Still, there are limits.
“As head trainer, I have to keep that professional distance,” explained Nuñez. “You won’t see me at the club.”
Instead, he usually bonds with players by sharing meals on the road.
“Everywhere we go, I try to find good Mexican food,” Nuñez mentioned. “It’s tough in Milwaukee.”
Though it isn’t easy being away from his family, especially on holidays, history buff Nuñez also appreciates the opportunities travel with the team offers.
“We go check out the local sites,” Nuñez noted. “In Philadelphia, I went to see Independence Hall.”
There’s a lot of pressure involved in any position of such a high-profile team as the Lakers, but especially on the person who often decides if the players can perform in a game or not. Too often, competitive players are willing to risk making an injury worse by continuing to play.
“The higher level an athlete is and the more money that is involved, sometimes they become their own worst enemy when it comes to health care,” Kugler opined. “They have high-level salaries and status in society, and they’ll do a lot of things to protect that.”
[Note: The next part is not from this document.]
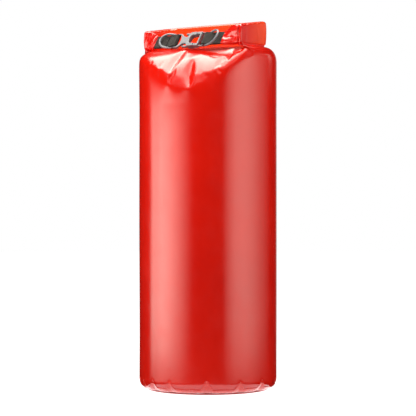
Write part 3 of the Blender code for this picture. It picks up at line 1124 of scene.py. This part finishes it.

It helps Nuñez to have a good working relationship with Lakers head coach Luke Walton, one that goes back to Walton’s time as a player when Nuñez first joined the organization. In one of his first acts of employment, Nuñez taped Walton’s knee, which suffered from tendinitis. Nuñez never forgot Walton speaking appreciatively to him and welcoming him to the team.
“I was never good enough as a player to get Gary Vitti’s time,” Walton said on the show Backstage Lakers. “He was reserved for Kobe [Bryant], Pau [Gasol], Lamar [Odom]. So it was me and Nuñez grinding away in the training room.”
“He got the job as head coach before I got the trainer job,” Nuñez revealed, mentioning how knowing Walton would lead the team motivated him even more. “I thought, ‘I have to get the head trainer job.'”
Now the two interact on a daily basis, working together to get the most out of the Lakers roster.
“Every morning, we discuss the status of every player,” Nuñez said. “We’re in constant communication.”
“The travel, the hours, do they sometimes stink — yes,” Kugler said, before praising the perseverance of Nuñez as an athletic trainer. “Marco is a great example. He went through many, many stops and long hours. You have to have a passion for what you do.”